**Task to complete**
Your task is to print the material below exactly as presented.
***
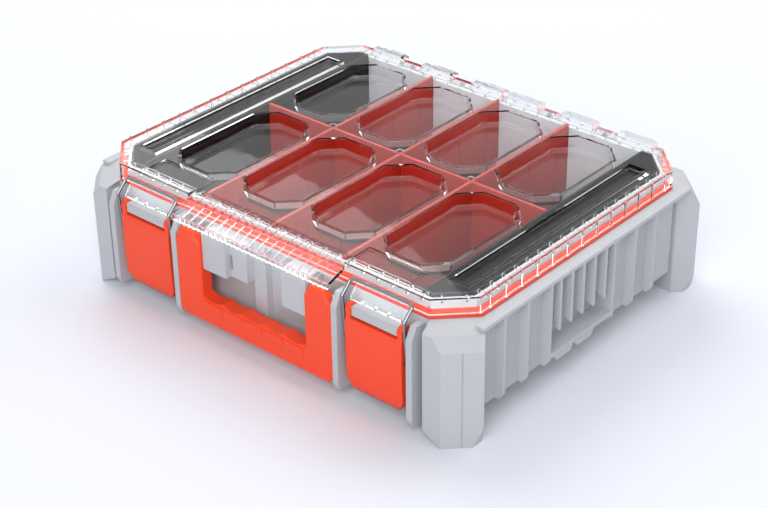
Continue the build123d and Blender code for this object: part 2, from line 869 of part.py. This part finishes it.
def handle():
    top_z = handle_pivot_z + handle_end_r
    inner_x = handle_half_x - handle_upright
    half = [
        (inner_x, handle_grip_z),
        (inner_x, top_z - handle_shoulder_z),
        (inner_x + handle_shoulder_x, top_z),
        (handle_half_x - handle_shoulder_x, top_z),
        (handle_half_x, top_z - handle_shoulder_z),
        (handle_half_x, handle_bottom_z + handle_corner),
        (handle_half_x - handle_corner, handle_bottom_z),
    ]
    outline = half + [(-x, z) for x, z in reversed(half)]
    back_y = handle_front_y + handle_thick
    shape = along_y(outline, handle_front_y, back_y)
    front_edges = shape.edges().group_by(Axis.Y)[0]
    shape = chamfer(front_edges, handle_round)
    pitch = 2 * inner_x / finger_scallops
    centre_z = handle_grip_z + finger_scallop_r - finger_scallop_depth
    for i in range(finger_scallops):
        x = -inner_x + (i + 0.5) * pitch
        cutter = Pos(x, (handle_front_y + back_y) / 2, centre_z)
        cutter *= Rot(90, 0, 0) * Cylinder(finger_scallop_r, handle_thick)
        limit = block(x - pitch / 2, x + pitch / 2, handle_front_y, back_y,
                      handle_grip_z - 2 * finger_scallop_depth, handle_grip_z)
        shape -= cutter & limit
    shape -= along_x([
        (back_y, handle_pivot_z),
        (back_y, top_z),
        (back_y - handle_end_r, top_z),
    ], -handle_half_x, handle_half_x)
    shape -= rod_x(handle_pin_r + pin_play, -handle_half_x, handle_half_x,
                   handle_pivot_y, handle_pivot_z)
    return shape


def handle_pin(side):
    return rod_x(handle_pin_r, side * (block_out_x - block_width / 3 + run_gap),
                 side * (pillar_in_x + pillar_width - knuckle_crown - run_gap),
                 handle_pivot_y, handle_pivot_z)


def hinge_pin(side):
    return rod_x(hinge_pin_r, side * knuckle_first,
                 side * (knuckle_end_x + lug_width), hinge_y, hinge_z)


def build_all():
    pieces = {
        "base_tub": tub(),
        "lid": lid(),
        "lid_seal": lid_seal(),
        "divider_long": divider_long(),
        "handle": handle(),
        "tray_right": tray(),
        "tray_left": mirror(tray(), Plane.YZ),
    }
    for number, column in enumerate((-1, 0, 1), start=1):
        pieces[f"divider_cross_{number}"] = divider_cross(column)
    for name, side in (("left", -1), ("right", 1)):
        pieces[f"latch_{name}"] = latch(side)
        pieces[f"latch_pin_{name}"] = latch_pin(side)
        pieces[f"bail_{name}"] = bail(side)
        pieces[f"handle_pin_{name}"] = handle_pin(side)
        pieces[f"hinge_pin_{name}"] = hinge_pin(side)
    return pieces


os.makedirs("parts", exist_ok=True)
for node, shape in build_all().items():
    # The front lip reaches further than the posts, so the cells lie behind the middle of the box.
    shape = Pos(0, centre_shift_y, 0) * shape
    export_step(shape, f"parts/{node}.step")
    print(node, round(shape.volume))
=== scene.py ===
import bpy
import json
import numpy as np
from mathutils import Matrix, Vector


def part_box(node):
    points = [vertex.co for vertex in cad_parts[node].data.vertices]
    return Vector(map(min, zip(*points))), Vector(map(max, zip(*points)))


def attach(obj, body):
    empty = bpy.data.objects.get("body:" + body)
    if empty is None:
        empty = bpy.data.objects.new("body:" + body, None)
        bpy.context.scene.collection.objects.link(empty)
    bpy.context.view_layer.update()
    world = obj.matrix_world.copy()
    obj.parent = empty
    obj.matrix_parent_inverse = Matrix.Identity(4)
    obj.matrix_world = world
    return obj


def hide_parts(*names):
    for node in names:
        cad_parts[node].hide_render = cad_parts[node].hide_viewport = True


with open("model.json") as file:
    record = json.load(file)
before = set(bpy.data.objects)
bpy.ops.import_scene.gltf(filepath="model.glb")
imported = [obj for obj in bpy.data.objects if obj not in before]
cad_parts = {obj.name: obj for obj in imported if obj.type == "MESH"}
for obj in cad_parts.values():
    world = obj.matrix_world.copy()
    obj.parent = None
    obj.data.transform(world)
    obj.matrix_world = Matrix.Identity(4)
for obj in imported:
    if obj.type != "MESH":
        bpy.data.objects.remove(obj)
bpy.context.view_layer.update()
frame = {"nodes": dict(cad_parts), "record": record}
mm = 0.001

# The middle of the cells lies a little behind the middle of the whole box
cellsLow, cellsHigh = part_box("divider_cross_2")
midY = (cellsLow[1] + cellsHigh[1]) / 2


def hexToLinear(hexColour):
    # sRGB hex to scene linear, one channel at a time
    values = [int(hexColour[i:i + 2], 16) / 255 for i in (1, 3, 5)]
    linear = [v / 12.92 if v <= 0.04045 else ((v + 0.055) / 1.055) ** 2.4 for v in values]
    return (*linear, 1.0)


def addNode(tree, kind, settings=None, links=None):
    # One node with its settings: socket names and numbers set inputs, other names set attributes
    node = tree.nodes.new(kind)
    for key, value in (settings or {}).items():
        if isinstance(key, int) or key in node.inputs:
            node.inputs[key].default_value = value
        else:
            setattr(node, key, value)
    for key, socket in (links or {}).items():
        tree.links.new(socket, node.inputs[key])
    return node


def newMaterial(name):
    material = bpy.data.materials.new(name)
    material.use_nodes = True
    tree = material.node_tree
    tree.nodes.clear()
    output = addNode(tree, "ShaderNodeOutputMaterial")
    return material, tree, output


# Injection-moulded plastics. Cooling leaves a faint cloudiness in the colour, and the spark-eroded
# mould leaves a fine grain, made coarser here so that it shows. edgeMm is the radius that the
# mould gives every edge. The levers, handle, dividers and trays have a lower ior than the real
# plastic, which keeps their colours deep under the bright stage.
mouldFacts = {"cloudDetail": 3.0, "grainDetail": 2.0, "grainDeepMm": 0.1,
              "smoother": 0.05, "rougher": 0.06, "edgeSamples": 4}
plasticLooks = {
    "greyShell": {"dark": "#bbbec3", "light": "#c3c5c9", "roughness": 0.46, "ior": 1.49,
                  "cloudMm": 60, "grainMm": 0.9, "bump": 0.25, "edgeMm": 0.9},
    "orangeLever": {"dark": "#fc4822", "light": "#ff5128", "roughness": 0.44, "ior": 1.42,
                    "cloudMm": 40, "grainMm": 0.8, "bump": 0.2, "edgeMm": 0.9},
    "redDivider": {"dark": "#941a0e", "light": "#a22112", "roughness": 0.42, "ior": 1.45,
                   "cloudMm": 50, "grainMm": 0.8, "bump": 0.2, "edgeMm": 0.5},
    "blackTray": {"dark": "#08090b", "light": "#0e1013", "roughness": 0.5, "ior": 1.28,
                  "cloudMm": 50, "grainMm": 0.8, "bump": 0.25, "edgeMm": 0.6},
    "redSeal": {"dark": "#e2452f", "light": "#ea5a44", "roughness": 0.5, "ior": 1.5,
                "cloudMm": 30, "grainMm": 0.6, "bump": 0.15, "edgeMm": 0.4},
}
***
**Problem solution**
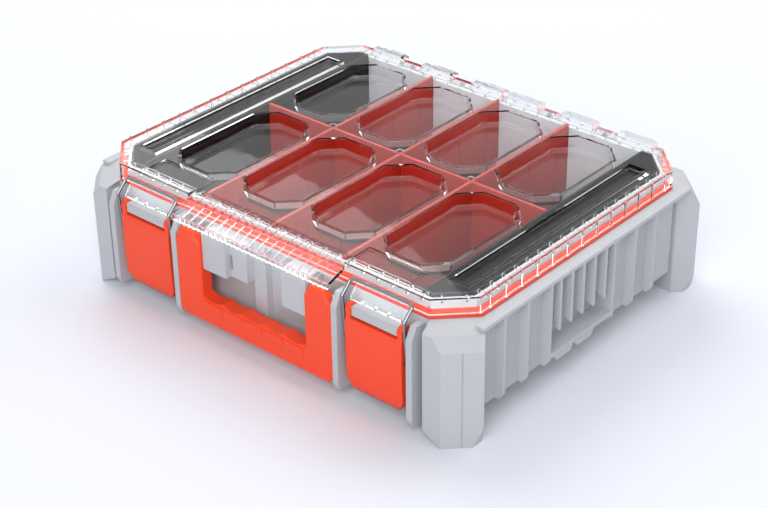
Continue the build123d and Blender code for this object: part 2, from line 869 of part.py. This part finishes it.
def handle():
    top_z = handle_pivot_z + handle_end_r
    inner_x = handle_half_x - handle_upright
    half = [
        (inner_x, handle_grip_z),
        (inner_x, top_z - handle_shoulder_z),
        (inner_x + handle_shoulder_x, top_z),
        (handle_half_x - handle_shoulder_x, top_z),
        (handle_half_x, top_z - handle_shoulder_z),
        (handle_half_x, handle_bottom_z + handle_corner),
        (handle_half_x - handle_corner, handle_bottom_z),
    ]
    outline = half + [(-x, z) for x, z in reversed(half)]
    back_y = handle_front_y + handle_thick
    shape = along_y(outline, handle_front_y, back_y)
    front_edges = shape.edges().group_by(Axis.Y)[0]
    shape = chamfer(front_edges, handle_round)
    pitch = 2 * inner_x / finger_scallops
    centre_z = handle_grip_z + finger_scallop_r - finger_scallop_depth
    for i in range(finger_scallops):
        x = -inner_x + (i + 0.5) * pitch
        cutter = Pos(x, (handle_front_y + back_y) / 2, centre_z)
        cutter *= Rot(90, 0, 0) * Cylinder(finger_scallop_r, handle_thick)
        limit = block(x - pitch / 2, x + pitch / 2, handle_front_y, back_y,
                      handle_grip_z - 2 * finger_scallop_depth, handle_grip_z)
        shape -= cutter & limit
    shape -= along_x([
        (back_y, handle_pivot_z),
        (back_y, top_z),
        (back_y - handle_end_r, top_z),
    ], -handle_half_x, handle_half_x)
    shape -= rod_x(handle_pin_r + pin_play, -handle_half_x, handle_half_x,
                   handle_pivot_y, handle_pivot_z)
    return shape


def handle_pin(side):
    return rod_x(handle_pin_r, side * (block_out_x - block_width / 3 + run_gap),
                 side * (pillar_in_x + pillar_width - knuckle_crown - run_gap),
                 handle_pivot_y, handle_pivot_z)


def hinge_pin(side):
    return rod_x(hinge_pin_r, side * knuckle_first,
                 side * (knuckle_end_x + lug_width), hinge_y, hinge_z)


def build_all():
    pieces = {
        "base_tub": tub(),
        "lid": lid(),
        "lid_seal": lid_seal(),
        "divider_long": divider_long(),
        "handle": handle(),
        "tray_right": tray(),
        "tray_left": mirror(tray(), Plane.YZ),
    }
    for number, column in enumerate((-1, 0, 1), start=1):
        pieces[f"divider_cross_{number}"] = divider_cross(column)
    for name, side in (("left", -1), ("right", 1)):
        pieces[f"latch_{name}"] = latch(side)
        pieces[f"latch_pin_{name}"] = latch_pin(side)
        pieces[f"bail_{name}"] = bail(side)
        pieces[f"handle_pin_{name}"] = handle_pin(side)
        pieces[f"hinge_pin_{name}"] = hinge_pin(side)
    return pieces


os.makedirs("parts", exist_ok=True)
for node, shape in build_all().items():
    # The front lip reaches further than the posts, so the cells lie behind the middle of the box.
    shape = Pos(0, centre_shift_y, 0) * shape
    export_step(shape, f"parts/{node}.step")
    print(node, round(shape.volume))
=== scene.py ===
import bpy
import json
import numpy as np
from mathutils import Matrix, Vector


def part_box(node):
    points = [vertex.co for vertex in cad_parts[node].data.vertices]
    return Vector(map(min, zip(*points))), Vector(map(max, zip(*points)))


def attach(obj, body):
    empty = bpy.data.objects.get("body:" + body)
    if empty is None:
        empty = bpy.data.objects.new("body:" + body, None)
        bpy.context.scene.collection.objects.link(empty)
    bpy.context.view_layer.update()
    world = obj.matrix_world.copy()
    obj.parent = empty
    obj.matrix_parent_inverse = Matrix.Identity(4)
    obj.matrix_world = world
    return obj


def hide_parts(*names):
    for node in names:
        cad_parts[node].hide_render = cad_parts[node].hide_viewport = True


with open("model.json") as file:
    record = json.load(file)
before = set(bpy.data.objects)
bpy.ops.import_scene.gltf(filepath="model.glb")
imported = [obj for obj in bpy.data.objects if obj not in before]
cad_parts = {obj.name: obj for obj in imported if obj.type == "MESH"}
for obj in cad_parts.values():
    world = obj.matrix_world.copy()
    obj.parent = None
    obj.data.transform(world)
    obj.matrix_world = Matrix.Identity(4)
for obj in imported:
    if obj.type != "MESH":
        bpy.data.objects.remove(obj)
bpy.context.view_layer.update()
frame = {"nodes": dict(cad_parts), "record": record}
mm = 0.001

# The middle of the cells lies a little behind the middle of the whole box
cellsLow, cellsHigh = part_box("divider_cross_2")
midY = (cellsLow[1] + cellsHigh[1]) / 2


def hexToLinear(hexColour):
    # sRGB hex to scene linear, one channel at a time
    values = [int(hexColour[i:i + 2], 16) / 255 for i in (1, 3, 5)]
    linear = [v / 12.92 if v <= 0.04045 else ((v + 0.055) / 1.055) ** 2.4 for v in values]
    return (*linear, 1.0)


def addNode(tree, kind, settings=None, links=None):
    # One node with its settings: socket names and numbers set inputs, other names set attributes
    node = tree.nodes.new(kind)
    for key, value in (settings or {}).items():
        if isinstance(key, int) or key in node.inputs:
            node.inputs[key].default_value = value
        else:
            setattr(node, key, value)
    for key, socket in (links or {}).items():
        tree.links.new(socket, node.inputs[key])
    return node


def newMaterial(name):
    material = bpy.data.materials.new(name)
    material.use_nodes = True
    tree = material.node_tree
    tree.nodes.clear()
    output = addNode(tree, "ShaderNodeOutputMaterial")
    return material, tree, output


# Injection-moulded plastics. Cooling leaves a faint cloudiness in the colour, and the spark-eroded
# mould leaves a fine grain, made coarser here so that it shows. edgeMm is the radius that the
# mould gives every edge. The levers, handle, dividers and trays have a lower ior than the real
# plastic, which keeps their colours deep under the bright stage.
mouldFacts = {"cloudDetail": 3.0, "grainDetail": 2.0, "grainDeepMm": 0.1,
              "smoother": 0.05, "rougher": 0.06, "edgeSamples": 4}
plasticLooks = {
    "greyShell": {"dark": "#bbbec3", "light": "#c3c5c9", "roughness": 0.46, "ior": 1.49,
                  "cloudMm": 60, "grainMm": 0.9, "bump": 0.25, "edgeMm": 0.9},
    "orangeLever": {"dark": "#fc4822", "light": "#ff5128", "roughness": 0.44, "ior": 1.42,
                    "cloudMm": 40, "grainMm": 0.8, "bump": 0.2, "edgeMm": 0.9},
    "redDivider": {"dark": "#941a0e", "light": "#a22112", "roughness": 0.42, "ior": 1.45,
                   "cloudMm": 50, "grainMm": 0.8, "bump": 0.2, "edgeMm": 0.5},
    "blackTray": {"dark": "#08090b", "light": "#0e1013", "roughness": 0.5, "ior": 1.28,
                  "cloudMm": 50, "grainMm": 0.8, "bump": 0.25, "edgeMm": 0.6},
    "redSeal": {"dark": "#e2452f", "light": "#ea5a44", "roughness": 0.5, "ior": 1.5,
                "cloudMm": 30, "grainMm": 0.6, "bump": 0.15, "edgeMm": 0.4},
}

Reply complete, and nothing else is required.